Mastruz: também conhecido como erva-de-santa-maria ou epazote, que na culinária mexicana é usada para temperar feijões, carnes, recheios de quesadillas e outras receitas. Funciona como vermífugo, antisséptico natural e como chá ajuda a tratar a gastrite e desconforto estomacais. Usada com outras ervas a bebida fica mais saborosa e benéfica para gripes, resfriados, sinusites. Como cataplasma pode tratar picadas de insetos e inflamações de pele.
O coração de bananeira: ou mangará é o bulbo de cor roxa, comestível, inferior à penca de bananas. É fonte de vitaminas, minerais e fibras. Previne a prisão de ventre, fortalece a imunidade, previne a osteoporose e a anemia, alivia o estresse e ansiedade. Seu consumo é variado: recheio de tortas, quiches, pasteis, e compõe bem receitas vegetarianas e vegana.
A acariçoba: folha-de-santa-luzia ou erva-capitão é uma herbácea rizomatosa de folhas arredondadas que prefere solos úmidos e arenosos. Tem ação diurética e anti-hipertensiva. Pode ser consumida crua ou cozida. O cheiro de seu caule lembra a cenoura e o gosto da folha, a salsinha.
Existem infinidades de PANCs em nossos biomas e em biomas internacionais. Seria difícil nomear todas elas. É um trabalho de pesquisa, descoberta para a promoção de uma boa experiência gastronômica e nutricional.
Finalizando, concordo com Guilherme Lobão (Distrito Federal) que acredita na perspectiva de livrar-se do termo PANC considerando que essas plantas foram e são convencionais na nossa dieta.
FAROFALADA
(rende 10 porções)
Faça camadas dos itens abaixo:
- 01 maço de mostarda ou couve finamente picadas;
- PANCs variadas que podem ser:
- 50 gramas de bertalha coração picada grosseiramente;
- 50 gramas de folhas novas de begônia (reserve as flores para a decoração do prato);
- 50 gramas de acariçoba picadas;
- 50 gramas de espinafre amazonense;
- 500 gramas de tomates maduros picados miúdos;
- 100 gramas de picles da sua preferência picados miúdos;
- 100 gramas de azeitonas verdes picadas;
- 200 gramas de queijo meia cura ralado;
- 300 gramas de farofa ou paçoca de sua preferência.
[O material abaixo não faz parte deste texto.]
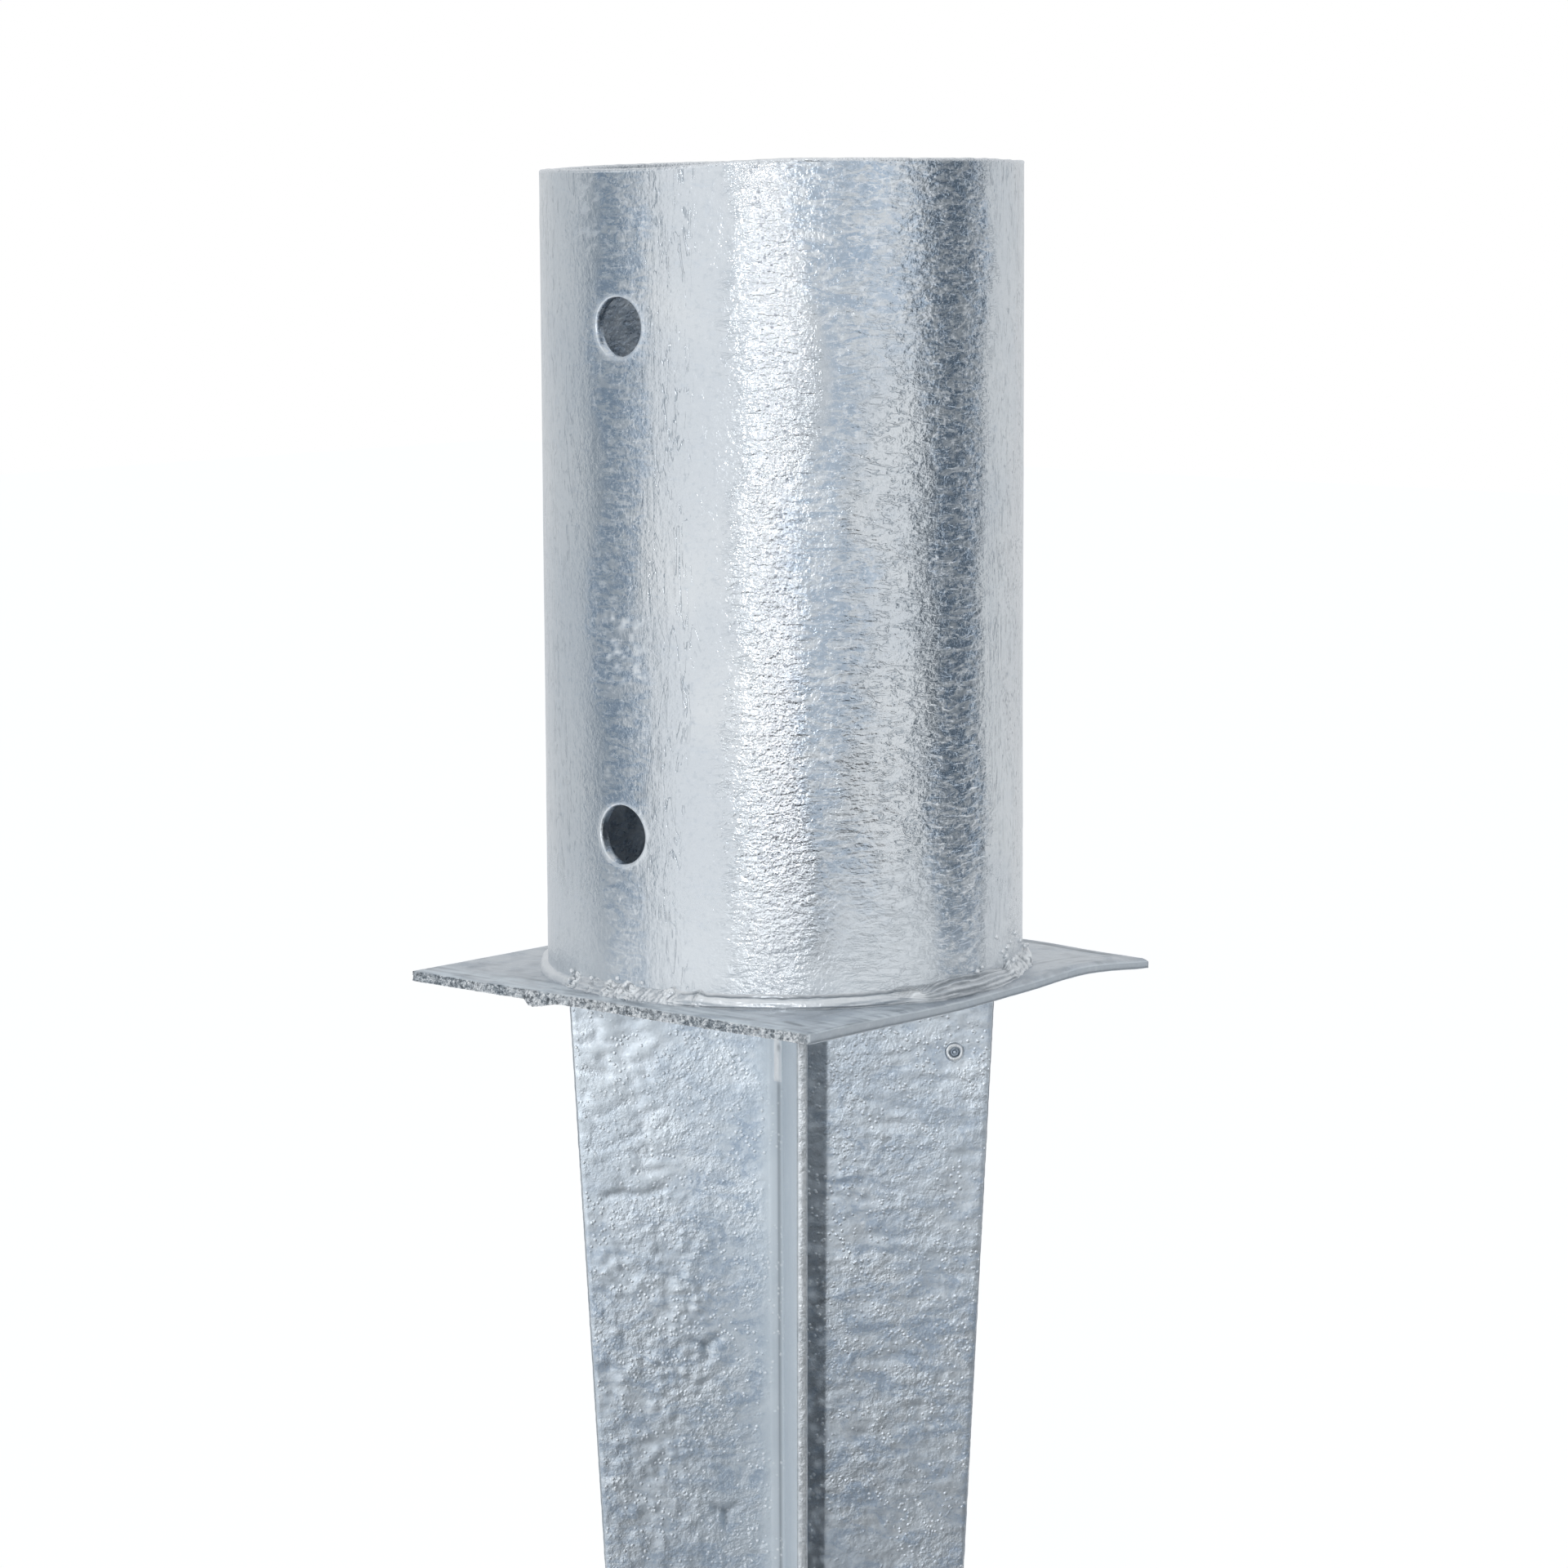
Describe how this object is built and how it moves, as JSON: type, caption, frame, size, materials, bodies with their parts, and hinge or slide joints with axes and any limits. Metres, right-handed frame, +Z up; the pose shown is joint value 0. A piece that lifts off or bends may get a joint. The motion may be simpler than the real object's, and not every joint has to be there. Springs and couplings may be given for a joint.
{
  "type": "post anchor",
  "caption": "Driven ground anchor for a round post: a tubular sleeve with cross-drilled bolt holes on a square plate, above a tapering cross-shaped spike.",
  "frame": {"origin": "centre of the plate's underside, which lies on the ground once the spike is driven in", "axes": "+Z up along the sleeve's axis; the plate's sides lie along X and Y, the fins along its diagonals; the bolts run along Y, with the front at -Y"},
  "size_m": [0.1, 0.1, 0.75],
  "materials": {
    "zinc_sleeve": "hot-dip galvanised, bright satin with a fine orange-peel texture",
    "zinc_plate": "hot-dip galvanised, satin, with rough sheared edges",
    "zinc_spike": "hot-dip galvanised, bluish mottled satin with zinc runs and pimples",
    "zinc_weld": "smooth galvanised weld bead"
  },
  "bodies": {
    "root": {"post_sleeve": "zinc_sleeve", "base_plate": "zinc_plate", "front_spike_angle": "zinc_spike", "rear_spike_angle": "zinc_spike", "sleeve_weld": "zinc_weld", "seam_welds_right": "zinc_weld", "seam_welds_left": "zinc_weld", "fin_welds_front_right": "zinc_weld", "fin_welds_back_right": "zinc_weld", "fin_welds_back_left": "zinc_weld", "fin_welds_front_left": "zinc_weld"}
  },
  "joints": []
}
Vinagrete de pitanga ou mastruz:
- 4 tomates maduros picados miúdos;
- ½ cebola branca picada finamente;
- ½ pimentão verde picado finamente;
- Suco de 2 limões china;
- ½ xícara de azeite;
- Sal a gosto
- 2 colheres de sopa de brotos novos de pitanga picados finamente ou 2 colheres de sopa de mastruz picados finamente.
A cada camada de folhas acrescente os demais ingredientes e um pouco do vinagrete e da farofa. Finalize com as flores de begônia.